Lo Manthang, a stunning medieval village, is the capital of Upper Mustang District, and has been proposed by the Nepal government as a UNESCO World Heritage Site.  In 1992, when Upper Mustang opened up to tourists, plastic bags and bottles were removed from trekker bags at checkpoints. But the Maoist insurgency and lack of government leadership, stalled the anti-plastic movement. Until recently, the garbage of tens of thousands of tourists was just piled up on the town’s outskirts.  The town understood that it was an eyesore and moved it one kilometer away from the main tourist route. Out of sight. Out of mind.

“It could be so simple,” Edou stressed. “Just don’t buy plastic bottles along the way. Use filtered water.” For Edou, there is only one solution in the mountains: a ban on all plastic bags and bottles.  But to do this successfully, the government must promote clean environment in schools, encourage local businesses to produce alternatives and above all require lodges to provide filtered water. There must be a code of conduct for trekkers.

In Nepal, the mountains are a symbol of national pride. Thirty years ago, the mountains were all plastic free. Critics insist there is a lack of political will. Plastic bags are made in Nepal. And plastic bottles are a booming business here as well.

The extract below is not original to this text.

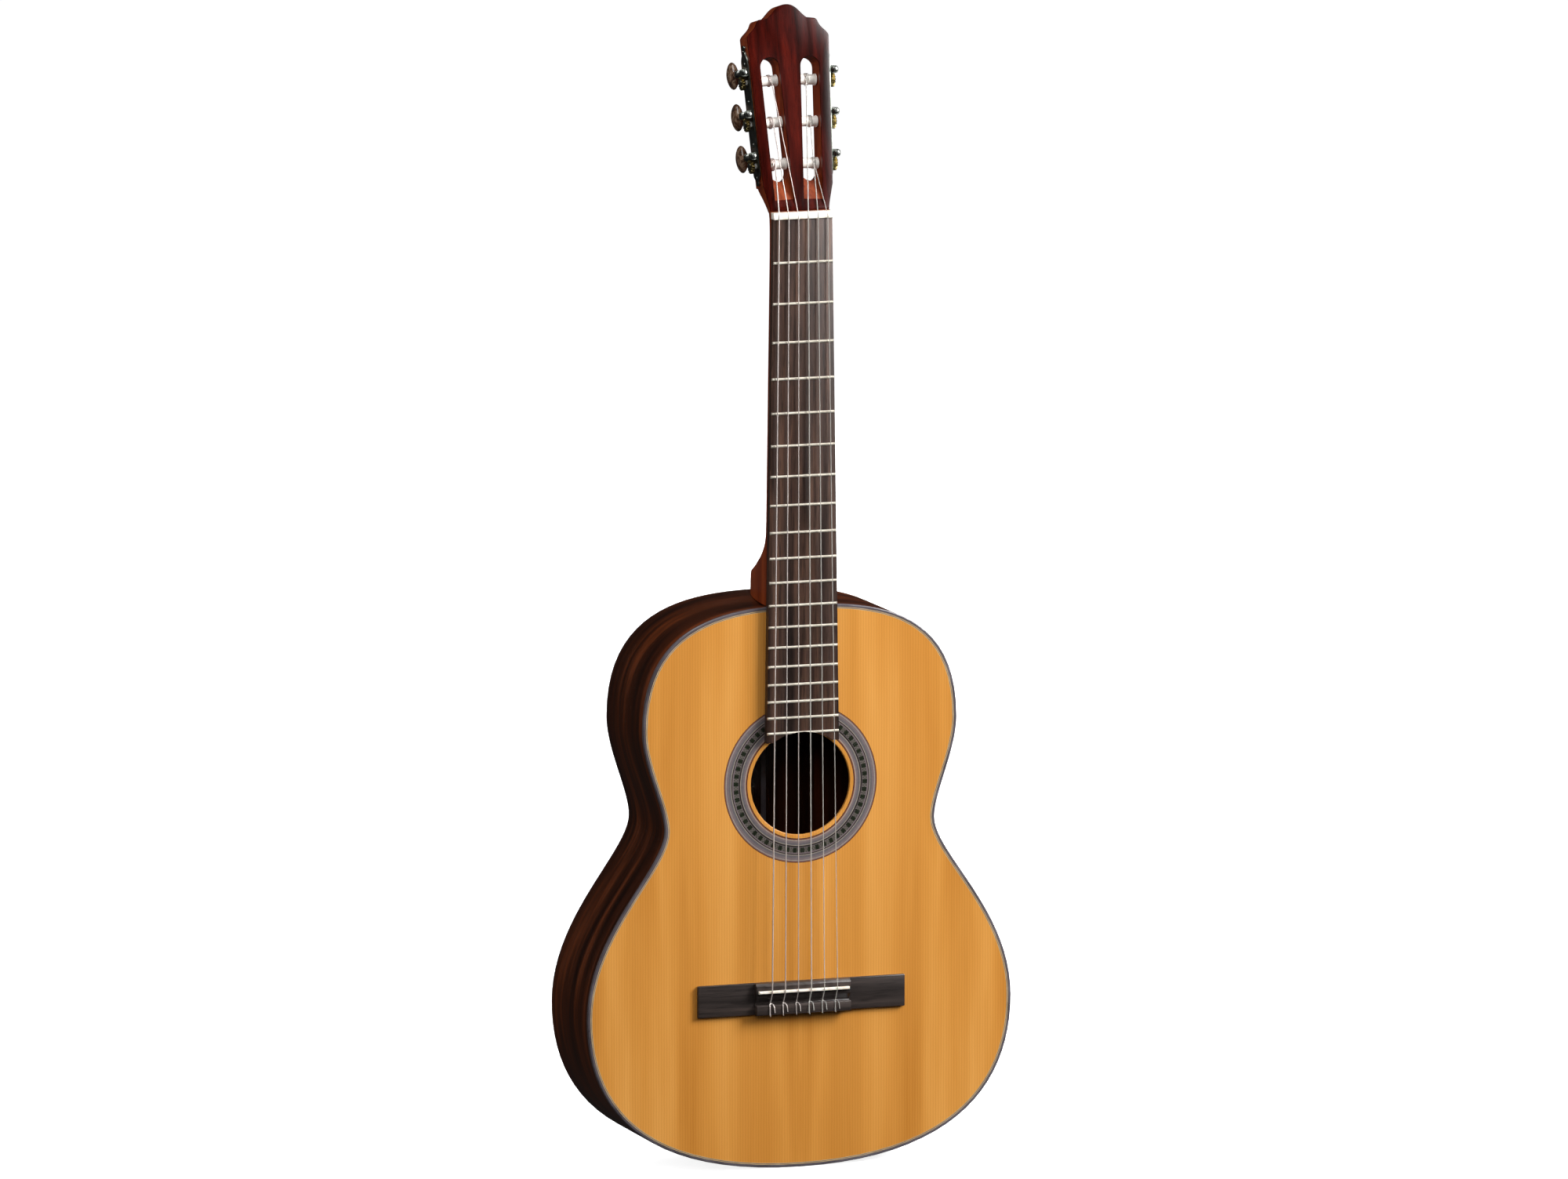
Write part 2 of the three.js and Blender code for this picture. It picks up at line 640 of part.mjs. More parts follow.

A 15 foot mountain of plastics and garbage lines the holy Bagmati River recently dredged as part of a road expansion project. Copyright Donatella Lorch

A 15 foot mountain of plastics and garbage lines the holy Bagmati River recently dredged as part of a road expansion project. Copyright Donatella Lorch

In Nepal, much of everyday life is about access to clean water. Municipal water supplies are inconsistent and unreliable. The history of bottled water in Nepal dates back to 1992 when there was only one brand on the market. There are over 55 now but studies and testing of water quality show that more than 50 percent of mineral water brands do not match World Heath Organization drinking water standards.

The simplest and less expensive alternative, says Edou, is an EPA-approved gravity filter that is already used in some villages. To change a way of life is always difficult. But the alternative spells ecological disaster.